Ellis Sharp: To Wetumpka

wetumpka

The latest addition to my website is Ellis Sharp‘s To Wetumpka. This is, inevitably, another experimental novel from Sharp, with a bleak view of the contemporary world, albeit touched with some humour. Clifford Tollinger has decided to escape from London and go the dreary seaside town of Lowestoft, on the East coast of England. One day, he decides to take a bus out to Kessingland (which is mentioned W G Sebald‘s Die Ringe des Saturn. Eine englische Wallfahrt (The Rings of Saturn)). He walks on the beach when he sees what looks like an eel, in a rock pool. He throws a few stones at it but then is surprised when the eel – which he now calls a sea-snake – leaves the pool and starts to follow him. He tries to run away from it but the snake keeps pace with him, eventually attacking him and sliding its whole body down his throat. He manages to get to a doctor the next day and is taken first to Lowestoft Hospital and then is taken away to a military hospital in an underground bunker. He is operated on but when he wakes up, the snake has been removed but there no-one in the medical facility and his stomach has not been sewn up.
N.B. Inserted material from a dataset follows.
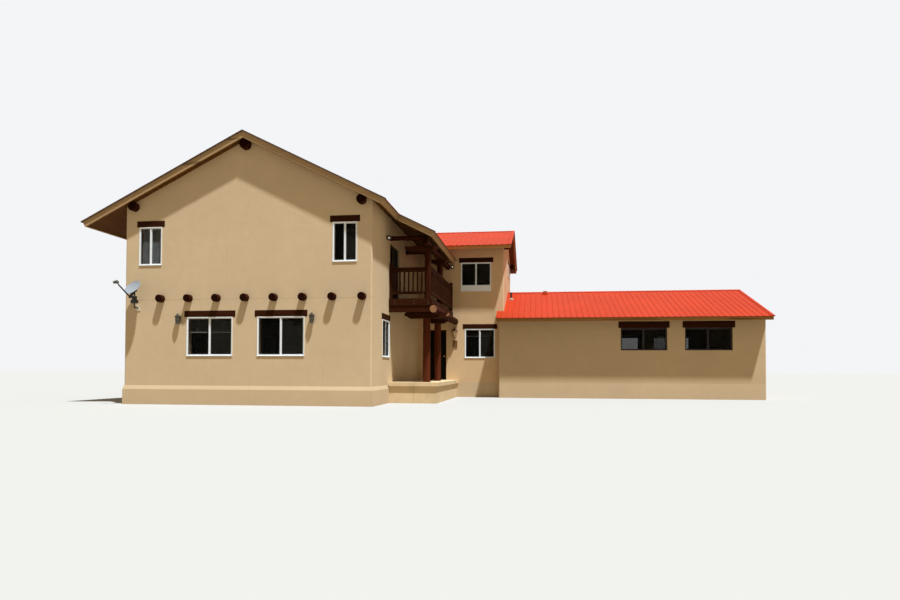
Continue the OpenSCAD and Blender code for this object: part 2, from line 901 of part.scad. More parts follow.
module wing_rear_wall() {
    color("wheat") difference() {
        intersection() {
            union() {
                block([wing_x0, wing_rear_y - wall_t, plinth_z], [wing_x1, wing_rear_y, ridge_z]);
                block([wing_x0, central_rear_y, plinth_z], [central_x, wing_rear_y, ridge_z]);
            }
            under_wing_roof();
        }
        corner_cuts(WING_REAR_CORNERS);
        window_cuts("wing_rear");
    }
}

// Logs

// Floor vigas through the main walls, and small ones under the balcony roof
module vigas() {
    color("#6b3a20") {
        for (i = [0 : viga_n - 1])
            log_y(viga_x0 + i * viga_gap, viga_z, viga_d, -viga_out, main_l + viga_out);
        for (y = upper_post_ys)
            log_x(y, small_viga_z, small_viga_d, main_x, upper_beam_x + 10);
    }
}

module roof_logs() {
    color("#6b3a20") {
        for (s = [-1, 1]) log_y(s * plate_log_x, plate_log_z, plate_log_d, -200, main_l + 200);
        log_y(0, ridge_log_z, ridge_log_d, -200, main_l + 200);
        central_logs(180);
    }
}

// Front door and its frame

module front_door_frame() {
    sill = floor_z + sill_t;
    x1 = frame_x1 - jamb_t;
    color("#5a3420") difference() {
        block([frame_x0, frame_y0, floor_z], [frame_x1, leaf_y1, doorway_top]);
        block([door_x0, leaf_y1 - door_t - door_gap, sill], [x1, leaf_y1 + over, head_z]);
        block([door_x0 + stop_t, frame_y0 - over, sill], [x1 - stop_t, leaf_y1 + over, head_z - stop_t]);
    }
}

module front_door() {
    panel_in = 12;
    stile = 120;
    y0 = leaf_y1 - door_t;
    color("#2f3a2c") difference() {
        block([leaf_x0, y0, leaf_z0], [leaf_x0 + door_w, leaf_y1, leaf_z0 + door_h]);
        for (row = [[220, 820], [1000, 1860]], col = [0, 1]) {
            x0 = leaf_x0 + stile + col * (door_w - stile) / 2;
            x1 = x0 + (door_w - 3 * stile) / 2;
            z0 = leaf_z0 + row[0];
            z1 = leaf_z0 + row[1];
            block([x0, y0 - over, z0], [x1, y0 + panel_in, z1]);
            block([x0, leaf_y1 - panel_in, z0], [x1, leaf_y1 + over, z1]);
        }
    }
}

// Knob outline: rose, neck and round grip, revolved
module knob() {
    rotate_extrude() polygon([
        [0, 0], [32, 0], [32, 6], [12, 10], [12, 30], [26, 38], [28, 50], [20, 60], [0, 62]
    ]);
}

// What rides on the leaf: a knob on each face and the hinges' barrels
module door_hardware() {
    at = [leaf_x0 + door_w - 70, leaf_y1, leaf_z0 + 950];
    color("#b08d57") {
        translate(at) rotate([-90, 0, 0]) knob();
        translate(at - [0, door_t, 0]) rotate([90, 0, 0]) knob();
        for (z = hinge_zs) hinge_barrel(z);
    }
}

// Butt hinges: the frame's plate has two knuckles and the pin, the leaf's plate the barrel between them

module hinge_plate(x0, x1, z) {
    block([x0, leaf_y1, z - hinge_len / 2], [x1, leaf_y1 + hinge_plate_t, z + hinge_len / 2]);
}

module knuckle(z0, z1, r) {
    translate([hinge_x, hinge_y, z0]) cylinder(r = r, h = z1 - z0);
}

module hinge_pins() {
    color("#b08d57") for (z = hinge_zs) difference() {
        union() {
            hinge_plate(frame_x0 + 4, hinge_x, z);
            for (s = [-1, 1]) knuckle(z + (2 * s - 1) * sixth, z + (2 * s + 1) * sixth, knuckle_r);
            knuckle(z - hinge_len / 2 - 6, z + hinge_len / 2 + 6, pin_r);
        }
        difference() {
            knuckle(z - sixth, z + sixth, knuckle_r + 3);
            knuckle(z - sixth - 1, z + sixth + 1, pin_r);
        }
    }
}

module hinge_barrel(z) {
    difference() {
        union() {
            difference() {
                hinge_plate(hinge_x, leaf_x0 + hinge_leaf, z);
                for (s = [-1, 1])
                    knuckle(z + (2 * s - 1) * sixth - 1, z + (2 * s + 1) * sixth + 1, knuckle_r + 3);
            }
            knuckle(z - sixth + 1, z + sixth - 1, knuckle_r);
        }
        knuckle(z - hinge_len, z + hinge_len, pin_r + pin_play);
    }
}

// Balcony doors: a fixed pair of glazed leaves

module balcony_door_frame() {
    color("#4a3428") on_wall("main_right", balcony_door_y, upper_z)
        window_frame(balcony_door_w, balcony_door_h, balcony_door_reveal);
}

// Porch

module porch_slab() {
    color("#cdb08a") union() {
        block([main_x + plinth_out, porch_y0, floor_z - slab_top_t], [porch_x1, central_y, floor_z]);
        block([main_x + plinth_out, porch_y0 + 60, 0], [porch_x1 - 60, central_y, floor_z - slab_top_t]);
        block([main_x, porch_y0, plinth_z], [main_x + plinth_out, central_y, floor_z]);
    }
}

// Porch columns, and the posts that stand on the balcony
module log_posts() {
    color("#6b3a20") {
        for (y = column_ys)
            translate([column_x, y, floor_z]) cylinder(d = column_d, h = corbel_top - corbel_h - floor_z);
        for (y = upper_post_ys)
            translate([upper_post_x, y, balcony_z])
                cylinder(d = upper_log_d, h = upper_corbel_top - upper_corbel_h - balcony_z);
    }
}

// Corbel block: each end is cut back in a cove, a small step and a rounded nose
module corbel(len, h, w) {
    nose = h * 0.3;
    cove = h - nose;
    rotate([90, 0, 0]) translate([0, 0, -w / 2]) linear_extrude(w) difference() {
        union() {
            translate([-len / 2 + nose, -h]) square([len - 2 * nose, h]);
            translate([-len / 2, -nose]) square([len, nose]);
            for (s = [-1, 1]) translate([s * (len / 2 - nose), -nose]) circle(r = nose);
        }
        for (s = [-1, 1]) {
            translate([s * (len / 2 - nose), -h]) circle(r = cove - nose);
            translate([s * (len / 2 - nose), -h]) square([2 * cove, h * 0.3], center = true);
        }
    }
}

// The lower corbels are hollowed into saddles, in which the log beam lies
module corbels() {
    color("#6b3a20") {
        difference() {
            for (i = [0, 1])
                translate([column_x, column_ys[i], corbel_top]) corbel(corbel_lens[i], corbel_h, corbel_w);
            log_y(beam_x, beam_z, beam_d, beam_y0, central_y);
        }
        for (i = [0, 1])
            translate([upper_corbels[i][0], upper_post_ys[i], upper_corbel_top])
                corbel(upper_corbels[i][1], upper_corbel_h, upper_corbel_w);
    }
}

module log_beams() {
    color("#6b3a20") {
        log_y(beam_x, beam_z, beam_d, beam_y0, central_y);
        log_y(upper_beam_x, upper_beam_z, upper_log_d, upper_beam_y0, central_y);
    }
}

// Balcony floor: boards on joists, a header of two boards in front, and a side rim notched over the beam
module balcony_floor() {
    joist_w = 90;
    rim_t = 60;
    header_z = 3270;
    header_foot = 3050;
    top = balcony_z - deck_t;
    side_x = balcony_x - rim_t;
    color("#4a2818") difference() {
        union() {
            block([main_x, balcony_y, top], [balcony_x, central_y, balcony_z]);
            for (y = [balcony_y + rim_t + 400 : 600 : central_y - 300])
                block([main_x, y, top - joist_h], [side_x, y + joist_w, top]);
            block([main_x, balcony_y, header_z], [balcony_x, balcony_y + rim_t, top]);
            block([main_x, balcony_y + 20, header_foot], [side_x, balcony_y + rim_t + 20, header_z]);
            block([side_x, balcony_y, beam_z + 60], [balcony_x, central_y, top]);
        }
        log_y(beam_x, beam_z, beam_d, beam_y0, central_y + over);
    }
}

// Railing: end posts, rails and square balusters along the front and the side
module balcony_railing() {
    post = 110;
    rail = 60;
    bar = 45;
    cap_h = 40;
    low_z = balcony_z + 165;
    top_z = balcony_z + rail_h;
    // Heights of the foot rail and of the board under the handrail
    bands = [[low_z, low_z + 85], [top_z - 140, top_z - cap_h]];
    x0 = main_x;
    y1 = central_y;
    // Centre lines of the front and side runs
    run_y = upper_post_ys[0];
    run_x = balcony_x - 75;
    color("#5a3020") difference() {
        union() {
            block([x0, run_y - post / 2, balcony_z], [x0 + post, run_y + post / 2, top_z + 140]);
            block([run_x - post / 2, y1 - post, balcony_z], [run_x + post / 2, y1, top_z + 140]);
            for (z = bands) {
                block([x0, run_y - rail / 2, z[0]], [run_x, run_y + rail / 2, z[1]]);
                block([run_x - rail / 2, run_y, z[0]], [run_x + rail / 2, y1, z[1]]);
            }
            block([x0, run_y - post / 2, top_z - cap_h], [run_x, run_y + post / 2, top_z]);
            block([run_x - post / 2, run_y, top_z - cap_h], [run_x + post / 2, y1, top_z]);
            for (x = [x0 + post + baluster_gap / 2 : baluster_gap : run_x - post - bar])
                block([x, run_y - bar / 2, low_z], [x + bar, run_y + bar / 2, top_z - cap_h]);
            for (y = [run_y + post + baluster_gap / 2 : baluster_gap : y1 - post - bar])
                block([run_x - bar / 2, y, low_z], [run_x + bar / 2, y + bar, top_z - cap_h]);
        }
        for (y = upper_post_ys)
            translate([upper_post_x, y, balcony_z - over]) cylinder(d = upper_log_d, h = 2 * rail_h);
    }
}

// Lights and small fittings

// Jar light: a wall plate and an arm carry the cap, with the jar hung under it
module jar_light() {
    block([-50, -30, -60], [50, 0, 110]);
    block([-25, -95, 72], [25, 0, 100]);
    translate([0, -95, -160]) {
        cylinder(r1 = 60, r2 = 75, h = 230);
        translate([0, 0, 230]) cylinder(d = 170, h = 30);
        translate([0, 0, 260]) cylinder(d1 = 90, d2 = 60, h = 50);
    }
}

// Flood light: its head is turned about the neck, and tipped down
module flood_light(turn = 0) {
    rotate([90, 0, 0]) cylinder(d = 110, h = 30);
    translate([0, -20, 0]) rotate([90, 0, 0]) cylinder(d = 34, h = 90);
    translate([0, -100, 0]) rotate([0, 0, turn]) rotate([110, 0, 0]) rotate_extrude()
        polygon([
            [0, -20], [26, -20], [30, 0], [36, 40], [80, 108], [85, 125], [70, 125], [66, 112], [0, 112]
        ]);
}

// Porch lantern: wall plate, arm, and a six-sided body under a hood
module lantern() {
    block([-60, -25, -140], [60, 0, 140]);
    block([-15, -160, 110], [15, 0, 140]);
    translate([0, -150, -225]) {
        cylinder(d1 = 130, d2 = 220, h = 270, $fn = 6);
        translate([0, 0, 270]) cylinder(d1 = 280, d2 = 60, h = 110, $fn = 6);
        translate([0, 0, 380]) cylinder(d = 30, h = 95);
    }
}

module wall_lights() {
    color("#4f4a46") {
        on_wall("central_front", 5625, 2670) lantern();
        for (s = [-1, 1]) on_wall("main_front", s * 2190, 2690) jar_light();
        on_wall("main_right", 1890, 5515) flood_light(-90);
        on_wall("central_front", 5532, 5395) flood_light();
    }
}

module door_plaque() {
    color("#7a5a3c") on_wall("central_front", 5622, 2184) block([-93, -20, -145], [93, 0, 145]);
}

// Dish on a wall mast: a shallow parabolic bowl, a clamp behind it, and a boom that carries the pick-up.
// Positions are from the foot of the mast, with -Y out of the wall.
module satellite_dish() {
    bowl_r = 277;
    rise = 55;
    skin = 8;
    steps = 6;
    mast_y = -200;
    color("#8d8d8d") on_wall("main_front", -3590, 3055) {
        block([-70, -14, -90], [70, 0, 90]);
        translate([0, -10, 0]) rotate([90, 0, 0]) cylinder(d = 42, h = -mast_y - 10);
        translate([0, mast_y, 0]) sphere(d = 42);
        translate([0, mast_y, 0]) cylinder(d = 42, h = 525);
        block([-105, mast_y - 50, 130], [105, mast_y + 40, 230]);
        block([-55, mast_y - 70, 220], [55, mast_y + 45, 355]);
        translate([30, -300, 582]) rotate([52, 0, -14]) {
            translate([0, 0, -115]) cylinder(d = 90, h = 120);
            rotate_extrude() polygon([
                for (i = [0 : steps]) [bowl_r * i / steps, rise * pow(i / steps, 2)],
                for (i = [steps : -1 : 0]) [bowl_r * i / steps, rise * pow(i / steps, 2) + skin]
            ]);
            block([-35, -330, -95], [35, 20, -40]);
            translate([0, -300, -60]) cylinder(d = 28, h = 620);
            translate([0, -300, 545]) rotate([-25, 0, 0]) cylinder(d1 = 62, d2 = 92, h = 85);
        }
    }
}

module roof_vents() {
    color("#b0402e") {
        vent(7850, 9440, 90, 300);
        vent(9340, 10440, 170, 90);
    }
}

// Pipe that stands on the wing roof
module vent(x, y, d, h) {
    difference() {
        translate([x, y, wing_top(y) - 100]) cylinder(d = d, h = h + 100);
        translate([x, y, wing_top(y) + 20]) cylinder(d = d - 12, h = h);
        under_wing_top();
    }
}

module under_wing_top() {
    along_x(wing_x0, wing_x1)
        polygon([
            [wing_y, 0], [wing_rear_y, 0], [wing_rear_y, wing_top(wing_rear_y)],
            [wing_mid_y, wing_ridge_z], [wing_y, wing_top(wing_y)]
        ]);
}

foundation_walls();
ground_floor();
upper_floor();
porch_slab();
main_front_wall_lower();
main_front_wall_upper();
main_left_wall();
main_rear_wall();
main_right_wall();
main_inner_wall();
central_front_wall_lower();
central_front_wall_upper();
central_right_wall();
central_rear_wall();
wing_front_wall();
wing_right_wall();
wing_rear_wall();
main_roof_metal();
central_roof_metal();
wing_roof_metal();
roof_decks();
roof_boards();
main_fascia();
central_fascia();
wing_fascia();
vigas();
roof_logs();
lintels();
house_window_frames();
wing_window_frames();
balcony_door_frame();
window_glass();
front_door_frame();
front_door();
door_hardware();
hinge_pins();
log_posts();
corbels();
log_beams();
balcony_floor();
balcony_railing();
wall_lights();
door_plaque();
satellite_dish();
roof_vents();
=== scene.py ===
"""Looks of the adobe house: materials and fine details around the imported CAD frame, in metres."""
import math

import bmesh
import bpy
from mathutils import Matrix, Vector, noise


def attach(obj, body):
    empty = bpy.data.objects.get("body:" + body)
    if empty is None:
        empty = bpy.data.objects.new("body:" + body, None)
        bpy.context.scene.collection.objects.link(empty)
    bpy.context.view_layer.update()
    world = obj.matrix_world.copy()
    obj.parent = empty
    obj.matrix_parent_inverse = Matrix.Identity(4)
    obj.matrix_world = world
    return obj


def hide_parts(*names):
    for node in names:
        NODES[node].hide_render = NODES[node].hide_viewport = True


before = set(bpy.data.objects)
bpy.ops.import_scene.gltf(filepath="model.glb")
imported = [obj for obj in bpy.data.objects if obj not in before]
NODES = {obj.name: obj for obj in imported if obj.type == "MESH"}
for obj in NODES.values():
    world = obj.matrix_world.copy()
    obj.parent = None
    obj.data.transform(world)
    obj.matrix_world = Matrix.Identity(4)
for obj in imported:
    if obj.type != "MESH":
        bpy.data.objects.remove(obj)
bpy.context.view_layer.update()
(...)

He manages to get away and is finally taken to another military hospital where he is detained. This is, however, no science fiction story. There are no answers to what the snake is, what happened in the two hospitals and what happens to Tollinger, except that he ends up in Wetumpka, Alabama. It is a completely original novel about the grimness and strangeness of life which gives us no easy explanations and no tidy solution. I can thoroughly recommend it.